[Supplied material start]

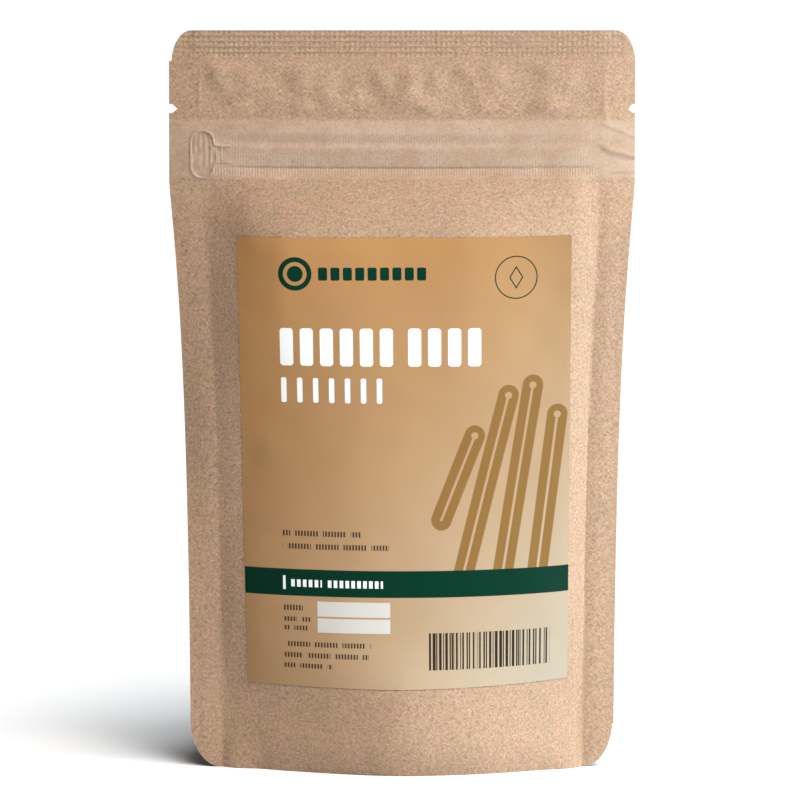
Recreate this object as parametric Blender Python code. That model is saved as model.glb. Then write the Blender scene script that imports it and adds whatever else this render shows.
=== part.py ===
"""Kraft paper stand-up pouch, shut, with a pasted front label. Metres, +Z up, front faces -Y."""

import math

import bmesh
import bpy
import numpy as np

# Outline of the shut pouch, seen square on.
HEIGHT = 0.1915
TOP_WIDTH = 0.1200
BASE_WIDTH = 0.1091
STRAIGHT_FROM = 0.1530
NARROWING_REACH = 0.0500
NARROWING_START = 0.0030
SIDE_SEAL = 0.0080
TOP_CORNER = (0.0050, 0.0085)
BASE_CORNER = (0.0078, 0.0120)

# Paper and seals.
SEAL_HALF = 0.0003
# Height and half thickness of each line pressed across the zip.
ZIP_LINES = (
    (0.1535, 0.00050),
    (0.1558, 0.00055),
    (0.1563, 0.00042),
    (0.1568, 0.00080),
    (0.1600, 0.00095),
    (0.1620, 0.00095),
    (0.1625, 0.00070),
    (0.1630, 0.00095),
    (0.1648, 0.00090),
    (0.1660, 0.00058),
    (0.1682, 0.00052),
    (0.1686, 0.00030),
)

# Swell of the filled body, from the seam plane to the front skin.
BELLY = 0.0145
BELLY_TOP = 0.1545
BELLY_POWER = 2.6
BELLY_ROUND = 0.62
FOOT_SPREAD = 0.0035
FOOT_MIDDLE = 0.0060
FOOT_REACH = 0.0260
BELLY_SHIFT = 0.08

# How full the section is across: near 0.5 an ellipse, near 1 a shallow arch.
ARCH_BODY = 0.58
ARCH_FOOT = (0.55, 0.0160, 0.0170)
ARCH_HEAD = (0.42, 0.0950)
SEAL_FILLET = 0.025

# Folded bottom, seen from below.
SKIRT_WALL = 0.0008
SKIRT_MIDDLE = 0.0040
SKIRT_RISE = 0.0120
ARCH_RISE = 0.0060
FOLD_END = 0.0030

# V cuts for tearing, one in each side seal.
NOTCH_HEIGHT = 0.1713
NOTCH_DEEP = 0.0022
NOTCH_HALF = 0.0012

# Pasted label.
LABEL_TOP = 0.1390
LABEL_FOOT = 0.0234
LABEL_LEFT = (-0.0399, -0.0424)
LABEL_RIGHT = (0.0426, 0.0436)
LABEL_DIP = 0.0006
LABEL_GAP = 0.00035
LABEL_THICK = 0.0003

BODY_LEVELS = 27
BODY_COLUMNS = 34
LABEL_LEVELS = 24
LABEL_COLUMNS = 26

KRAFT = (0.52, 0.36, 0.23)
TAN = (0.62, 0.42, 0.24)


def clear_scene():
    for obj in list(bpy.data.objects):
        bpy.data.objects.remove(obj, do_unlink=True)


def new_collection(name):
    made = bpy.data.collections.new(name)
    bpy.context.scene.collection.children.link(made)
    return made


def finish(name, colour, roughness):
    material = bpy.data.materials.new(name)
    material.use_nodes = True
    shader = material.node_tree.nodes["Principled BSDF"]
    shader.inputs["Base Color"].default_value = (*colour, 1.0)
    shader.inputs["Roughness"].default_value = roughness
    shader.inputs["Metallic"].default_value = 0.0
    return material


def eased(value, low, high):
    """0 at low, 1 at high, with level ends."""
    share = min(max((value - low) / (high - low), 0.0), 1.0)
    return share * share * (3.0 - 2.0 * share)


def seam_half(z):
    """Half width at height z, before the corners are rounded. The swell draws the lower part in."""
    below = max(STRAIGHT_FROM - z, 0.0)
    eased_below = below * below / (below + NARROWING_START)
    share = 1.0 - math.exp(-eased_below / NARROWING_REACH)
    return 0.5 * (TOP_WIDTH - (TOP_WIDTH - BASE_WIDTH) * share)


def outline_half(z):
    """Half width at height z, corners rounded by quarter ellipses."""
    half = seam_half(z)
    from_top = HEIGHT - z
    if from_top < TOP_CORNER[1]:
        reach = 1.0 - from_top / TOP_CORNER[1]
        half -= TOP_CORNER[0] * (1.0 - math.sqrt(1.0 - reach * reach))
    if z < BASE_CORNER[1]:
        reach = 1.0 - z / BASE_CORNER[1]
        half -= BASE_CORNER[0] * (1.0 - math.sqrt(1.0 - reach * reach))
    return half


def seal_half(z):
    """Half thickness of the flat layers at height z."""
    heights = [line[0] for line in ZIP_LINES]
    halves = [line[1] for line in ZIP_LINES]
    return float(np.interp(z, heights, halves, left=SEAL_HALF, right=SEAL_HALF))


def swell(z):
    """Depth of the swell at the middle of the panel."""
    if z >= BELLY_TOP:
        return 0.0
    round_off = (1.0 - (z / BELLY_TOP) ** BELLY_POWER) ** BELLY_ROUND
    return BELLY * round_off + FOOT_SPREAD * math.exp(-(((z - FOOT_MIDDLE) / FOOT_REACH) ** 2))


def arch_power(z):
    """Power of the section's arch at height z: fullest in the body, flatter at the foot and under the zip."""
    foot, middle, reach = ARCH_FOOT
    head, start = ARCH_HEAD
    return (
        ARCH_BODY
        + foot * math.exp(-(((z - middle) / reach) ** 2))
        + head * eased(z, start, BELLY_TOP)
    )


def share_across(u, z):
    """Share of the swell at u, from -1 at the left seal to 1 at the right, with a fillet at both."""
    u = min(max(u, -1.0), 1.0)
    shifted = u - BELLY_SHIFT * (1.0 - u * u)
    arch = (1.0 - shifted * shifted) ** arch_power(z)
    return arch * (1.0 - math.exp(-(1.0 - abs(u)) / SEAL_FILLET))


def skin(x, z):
    """Distance of the front skin from the seam plane."""
    inner = seam_half(z) - SIDE_SEAL
    fade = eased(inner + 0.001 - abs(x), 0.0, 0.0015)
    flat = SEAL_HALF + (seal_half(z) - SEAL_HALF) * fade
    return flat + swell(z) * share_across(x / inner, z)


def section(xs, fronts, backs, zs):
    """Closed ring: front points left to right, then back points right to left."""
    front = [(x, -y, z) for x, y, z in zip(xs, fronts, zs)]
    back = [(x, -y, z) for x, y, z in zip(xs, backs, zs)]
    return front + back[::-1]


def solid_from(name, mesh, collection, material=None):
    """Object from a closed mesh, faces turned outwards."""
    mesh.normal_update()
    bmesh.ops.recalc_face_normals(mesh, faces=mesh.faces)
    data = bpy.data.meshes.new(name)
    mesh.to_mesh(data)
    mesh.free()
    if material:
        data.materials.append(material)
    obj = bpy.data.objects.new(name, data)
    collection.objects.link(obj)
    return obj


def loft_sides(mesh, rings):
    """Rows of vertices through rings of equal point count, joined by a band of faces."""
    rows = [[mesh.verts.new(point) for point in ring] for ring in rings]
    count = len(rows[0])
    for low, high in zip(rows, rows[1:]):
        for i in range(count):
            j = (i + 1) % count
            mesh.faces.new((low[i], low[j], high[j], high[i]))
    return rows


def sheet_loft(name, rings, collection, material):
    """Closed loft of flat sections, shut at both ends by strips from front to back."""
    mesh = bmesh.new()
    rows = loft_sides(mesh, rings)
    for row in (rows[0], rows[-1]):
        last = len(row) - 1
        for i in range(len(row) // 2 - 1):
            mesh.faces.new((row[i], row[i + 1], row[last - 1 - i], row[last - i]))
    return solid_from(name, mesh, collection, material)


def body_heights():
    """Heights of the body's rings: even in the filled part, closer at corners, zip and rounded ends."""
    filled = np.linspace(0.018, 0.147, BODY_LEVELS)
    foot = BASE_CORNER[1] * (1.0 - np.cos(np.linspace(0.0, 0.5 * math.pi, 7)))
    top = HEIGHT - TOP_CORNER[1] * (1.0 - np.cos(np.linspace(0.0, 0.5 * math.pi, 7)))
    lines = [line[0] for line in ZIP_LINES]
    notch = [NOTCH_HEIGHT - 0.003, NOTCH_HEIGHT + 0.003]
    extra = [0.0145, 0.1495, 0.1515, BELLY_TOP]
    return sorted({round(float(z), 6) for z in (*filled, *foot, *top, *lines, *notch, *extra)})


def body_ring(z):
    """Outer edge, seal and swell points at one height."""
    edge = outline_half(z)
    inner = seam_half(z) - SIDE_SEAL
    turn = 0.43 * math.pi
    bulge = inner * np.sin(np.linspace(-turn, turn, BODY_COLUMNS + 1)) / math.sin(turn)
    left = [-edge, -inner - 0.5 * (edge - inner), -inner - min(0.0008, 0.25 * (edge - inner))]
    xs = [*left, *[float(x) for x in bulge], *[-x for x in reversed(left)]]
    depths = [skin(x, z) for x in xs]
    return section(xs, depths, [-d for d in depths], [z] * len(xs))


def make_body(collection, material):
    return sheet_loft("pouch", [body_ring(z) for z in body_heights()], collection, material)


def fold_ring(x):
    """Section of the space under the folded bottom at x: skirt walls, then a low arch from front to back."""
    share = abs(x) / (seam_half(0.0) - SIDE_SEAL)
    seal = SKIRT_MIDDLE + SKIRT_RISE * share * share
    walls = [-0.002, *np.linspace(0.0, seal, 5)]
    points = [(x, SKIRT_WALL - skin(x, max(float(z), 0.0)), float(z)) for z in walls]
    half = -points[-1][1]
    rise = ARCH_RISE * half / (BELLY + FOOT_SPREAD)
    for angle in np.linspace(0.0, math.pi, 13)[1:-1]:
        points.append((x, -half * math.cos(angle), seal + rise * math.sin(angle)))
    mirrored = [(px, -py, pz) for px, py, pz in reversed(points[:6])]
    return points + mirrored


def make_fold_cutter(collection):
    """Space under the folded bottom, as a loft of upright sections from side to side."""
    ends = []
    for side in (-1, 1):
        reach = 0.0
        while skin(side * reach, 0.0) > FOLD_END:
            reach += 0.0002
        ends.append(side * reach)
    turns = np.sin(np.linspace(-0.5 * math.pi, 0.5 * math.pi, 23))
    xs = 0.5 * (ends[0] + ends[1]) + 0.5 * (ends[1] - ends[0]) * turns
    mesh = bmesh.new()
    rows = loft_sides(mesh, [fold_ring(float(x)) for x in xs])
    mesh.faces.new(rows[0])
    mesh.faces.new(rows[-1])
    return solid_from("fold_cutter", mesh, collection)


def make_notch_cutter(side, collection):
    """Wedge lying through the seal, its point towards the middle."""
    mesh = bmesh.new()
    bmesh.ops.create_cube(mesh, size=1.0)
    edge = outline_half(NOTCH_HEIGHT)
    for vert in mesh.verts:
        outer = vert.co.x > 0.0
        vert.co.x = edge + 0.001 if outer else edge - NOTCH_DEEP
        half = NOTCH_HALF * 1.45 if outer else 0.00015
        vert.co.z = NOTCH_HEIGHT + math.copysign(half, vert.co.z)
        vert.co.y = math.copysign(0.002, vert.co.y)
        vert.co.x *= side
    name = "notch_cutter_right" if side > 0 else "notch_cutter_left"
    return solid_from(name, mesh, collection)


def cut(obj, cutter):
    modifier = obj.modifiers.new(cutter.name, "BOOLEAN")
    modifier.operation = "DIFFERENCE"
    modifier.solver = "EXACT"
    modifier.object = cutter
    cutter.hide_render = True
    cutter.display_type = "WIRE"


def label_ring(level):
    """Outer and inner face of the label at one level, its foot bowed down in the middle."""
    share = (level - LABEL_FOOT) / (LABEL_TOP - LABEL_FOOT)
    left = LABEL_LEFT[0] + (LABEL_LEFT[1] - LABEL_LEFT[0]) * share
    right = LABEL_RIGHT[0] + (LABEL_RIGHT[1] - LABEL_RIGHT[0]) * share
    xs = [float(x) for x in np.linspace(left, right, LABEL_COLUMNS + 1)]
    dip = LABEL_DIP * (1.0 - share) ** 2
    zs = [level - dip * (1.0 - (x / LABEL_RIGHT[0]) ** 2) for x in xs]
    inner = [skin(x, z) + LABEL_GAP for x, z in zip(xs, zs)]
    outer = [depth + LABEL_THICK for depth in inner]
    return section(xs, outer, inner, zs)


def make_label(collection, material):
    heights = np.linspace(LABEL_FOOT, LABEL_TOP, LABEL_LEVELS + 1)
    return sheet_loft("label", [label_ring(float(z)) for z in heights], collection, material)


def main():
    clear_scene()
    parts = new_collection("stand_up_pouch")
    cutters = new_collection("cutters")
    pouch = make_body(parts, finish("kraft_paper", KRAFT, 0.85))
    make_label(parts, finish("label_paper", TAN, 0.6))
    cut(pouch, make_fold_cutter(cutters))
    cut(pouch, make_notch_cutter(-1, cutters))
    cut(pouch, make_notch_cutter(1, cutters))
    for obj in parts.objects:
        obj.location.y = 0.5 * (LABEL_GAP + LABEL_THICK)


main()
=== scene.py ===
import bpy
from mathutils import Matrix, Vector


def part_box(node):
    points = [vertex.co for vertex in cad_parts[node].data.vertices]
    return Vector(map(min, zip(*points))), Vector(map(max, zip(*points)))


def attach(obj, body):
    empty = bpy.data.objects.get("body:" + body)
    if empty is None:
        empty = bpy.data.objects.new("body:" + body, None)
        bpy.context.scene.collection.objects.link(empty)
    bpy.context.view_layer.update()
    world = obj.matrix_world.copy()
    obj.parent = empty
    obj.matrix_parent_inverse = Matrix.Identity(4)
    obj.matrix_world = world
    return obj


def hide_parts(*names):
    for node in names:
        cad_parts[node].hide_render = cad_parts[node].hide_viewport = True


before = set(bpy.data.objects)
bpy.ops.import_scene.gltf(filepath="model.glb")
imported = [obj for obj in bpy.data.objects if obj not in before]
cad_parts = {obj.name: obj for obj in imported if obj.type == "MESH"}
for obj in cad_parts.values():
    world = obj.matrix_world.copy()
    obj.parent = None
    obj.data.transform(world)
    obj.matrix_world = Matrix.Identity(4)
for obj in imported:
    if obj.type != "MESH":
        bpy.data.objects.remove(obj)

"""Looks of a shut kraft paper stand-up pouch with a pasted front label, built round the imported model.

The pouch is three webs of paper, front, back and folded bottom, and the label is a fourth sheet. Each
is a surface on a grid of two parameters, closed with its own thickness. X runs to the right, Y from the
labelled front to the back and Z up, in metres. Print is fields of colour and simple shapes only.
"""

import logging
import math
from dataclasses import dataclass, field
from enum import Enum
from functools import reduce
from typing import Any, Optional, Sequence, Union

import bpy
import numpy as np
from mathutils import Vector

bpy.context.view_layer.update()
LOG = logging.getLogger("pouch")
MM = 0.001
SEAL_ROWS = 5
SEAL_FOOT = 0.1846
SEAL_PITCH = 0.00142
PRINT_MAP = "print_mm"
Array = np.ndarray
Colour = tuple[float, float, float]


# ---------------------------------------------------------------- shader arithmetic


class Value:
    """A number at a point of a material, for use in Python arithmetic."""

    def __init__(self, shading: "Shading", socket: Any) -> None:
        """Keeps the socket and the shading that it belongs to."""
        self.shading = shading
        self.socket = socket

    def __add__(self, other: "Operand") -> "Value":
        """Sum."""
        return self.shading.maths("ADD", self, other)

    __radd__ = __add__

    def __sub__(self, other: "Operand") -> "Value":
        """Difference."""
        return self.shading.maths("SUBTRACT", self, other)

    def __rsub__(self, other: "Operand") -> "Value":
        """Difference, this value taken away."""
        return self.shading.maths("SUBTRACT", other, self)

    def __mul__(self, other: "Operand") -> "Value":
        """Product."""
        return self.shading.maths("MULTIPLY", self, other)

    __rmul__ = __mul__

    def __truediv__(self, other: "Operand") -> "Value":
        """Quotient."""
        return self.shading.maths("DIVIDE", self, other)

    def __abs__(self) -> "Value":
        """Distance from 0."""
        return self.shading.maths("ABSOLUTE", self)

    def __mod__(self, other: "Operand") -> "Value":
        """Remainder, never negative."""
        return self.shading.maths("FLOORED_MODULO", self, other)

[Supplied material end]

Every line from the one containing "cut(pouch, make_notch_cutter(-1, cutters))" through the one containing "if empty is" is to be given again exactly, both ends included, and no line outside that range.

◆ Output below
    cut(pouch, make_notch_cutter(-1, cutters))
    cut(pouch, make_notch_cutter(1, cutters))
    for obj in parts.objects:
        obj.location.y = 0.5 * (LABEL_GAP + LABEL_THICK)


main()
=== scene.py ===
import bpy
from mathutils import Matrix, Vector


def part_box(node):
    points = [vertex.co for vertex in cad_parts[node].data.vertices]
    return Vector(map(min, zip(*points))), Vector(map(max, zip(*points)))


def attach(obj, body):
    empty = bpy.data.objects.get("body:" + body)
    if empty is None:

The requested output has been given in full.